Era una mente Fidelito, come sua sorella Alina del resto che, tuttavia, aveva avuto il coraggio di rinnegare il genitore psicopatico per fuggire negli Stati Uniti, dov’era diventata attivista dei diritti umani. Come fece anche Juanita, una sorella di Fidel. Fosse dipeso da lui sarebbe rimasto nell’ex Urss, ma Fidel lo richiamò in patria per guidare la ricerca cubana sull’atomo. Siamo nel 1980 e sotto la sua guida è costruita la prima centrale nucleare cubana nella provincia di Cienfuegos che, però, non produce energia per il crollo dell’impero sovietico che doveva rifornirla di tecnologia ad hoc. Siamo nel 1992 e invece di essere padre Fidel scarica il primogenito, umiliandolo pubblicamente e facendolo chiamare da Granma, il suo giornale, «inefficiente» e «inetto». Il dittatore «spegne» il figlio sino al 1999 e quello che era un eccellente fisico nucleare comincia a morire allora. Poi grazie alla mediazione del più umano zio Raúl, Fidelito torna da consulente scientifico e come vicepresidente dell’Accademia delle scienze di Cuba, ma è un cerotto su ferite ormai in cancrena. Il treno sovietico è passato, quello statunitense preso da Alina e zia Juanita anche e, ora che da fine 2016 non c’è neanche più il despota padre come giustificazione di una vita non vissuta, come arrivare a 70 anni senza pensare al suicidio, soprattutto quando guardandoti allo specchio ci vedi riflessa l’immagine di chi più odi?

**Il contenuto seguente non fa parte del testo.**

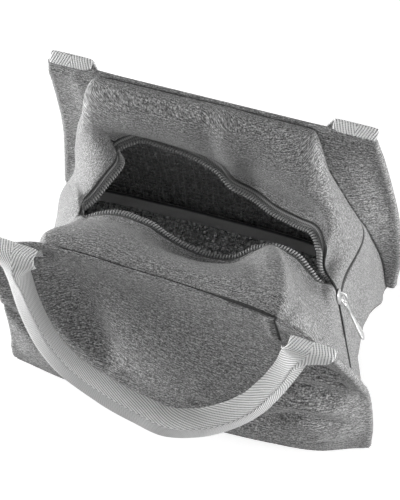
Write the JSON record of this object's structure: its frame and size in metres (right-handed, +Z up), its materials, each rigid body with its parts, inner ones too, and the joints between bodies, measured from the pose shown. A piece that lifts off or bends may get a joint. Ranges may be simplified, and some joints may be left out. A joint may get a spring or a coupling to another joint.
{
  "type": "insulated lunch bag",
  "caption": "Soft zip-top insulated lunch bag with a foil lining and two webbing carry handles, standing with its zip open.",
  "frame": {"origin": "middle of the base, on the underside of the base cloth", "axes": "+X along the length towards the end where the zip slider is, +Y towards the back panel, +Z up"},
  "size_m": [0.264, 0.2024, 0.1967],
  "materials": {
    "grey_cloth": "heathered plain weave",
    "foam": "closed-cell foam sheet",
    "foil_lining": "embossed metallised film",
    "zip_tape": "fine woven tape",
    "coil": "nylon coil",
    "binding": "smooth coated tape",
    "webbing": "herringbone webbing",
    "zinc": "satin cast metal"
  },
  "bodies": {
    "bag": {"front_panel_cloth": "grey_cloth", "front_panel_foam": "foam", "front_panel_lining": "foil_lining", "front_panel_facing": "grey_cloth", "back_panel_cloth": "grey_cloth", "back_panel_foam": "foam", "back_panel_lining": "foil_lining", "back_panel_facing": "grey_cloth", "front_lip_cloth": "grey_cloth", "front_lip_foam": "foam", "front_lip_lining": "foil_lining", "front_zip_tape": "zip_tape", "front_zip_coil": "coil", "back_lip_cloth": "grey_cloth", "back_lip_foam": "foam", "back_lip_lining": "foil_lining", "back_zip_tape": "zip_tape", "back_zip_coil": "coil", "left_gusset_cloth": "grey_cloth", "left_gusset_foam": "foam", "left_gusset_lining": "foil_lining", "right_gusset_cloth": "grey_cloth", "right_gusset_foam": "foam", "right_gusset_lining": "foil_lining", "base_cloth": "grey_cloth", "base_foam": "foam", "base_lining": "foil_lining", "seam_binding": "binding", "front_left_handle_end": "webbing", "front_right_handle_end": "webbing", "back_left_handle_end": "webbing", "back_right_handle_end": "webbing", "zip_stop": "zinc"},
    "slider": {"zip_slider": "zinc"},
    "pull": {"zip_pull": "zinc"},
    "front_strap": {"front_handle": "webbing"},
    "back_strap": {"back_handle": "webbing"}
  },
  "joints": [
    {"name": "zip_slide", "type": "slide", "parent": "bag", "child": "slider", "axis": [0.2594, -0.365, -0.8941], "range_m": [0, 0.062]},
    {"name": "pull_swing", "type": "hinge", "parent": "slider", "child": "pull", "pos_m": [0.09715, -0.00772, 0.12637], "axis": [0.0166, -0.924, 0.382], "range_deg": [0, 100]},
    {"name": "front_handle_swing", "type": "hinge", "parent": "bag", "child": "front_strap", "pos_m": [0.00459, -0.05269, 0.19305], "axis": [-0.9985, 0.0542, 0], "range_deg": [0, 150]},
    {"name": "back_handle_swing", "type": "hinge", "parent": "bag", "child": "back_strap", "pos_m": [-0.00533, 0.06665, 0.19305], "axis": [1, 0, 0], "range_deg": [0, 150]}
  ]
}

Che i figli dei dittatori finiscano male non è una novità. Basti pensare ai 4 figli di Gheddafi massacrati nella primavera del 2011; a Uday e Qusay Hussein, feroci figli di Saddam uccisi dagli americani nel 2003. O a Nicu Ceausescu, figlio del conducator romeno Nicolae, morto di cirrosi in un ospedale di Vienna nel 1996 dopo una vita fatta di soprusi e violenze sul suo popolo durante la feroce dittatura del padre. O a Svetlana Stalin, prima sposa di un ebreo mandato in Siberia dal genitore e poi vittima del mondo di terrore costruito dal padre, che riuscì a fuggire – via Roma – negli Usa. Più fortunata di suo fratello Jakov, morto in un lager nazista dove era prigioniero di guerra. Suicida, come Fidelito.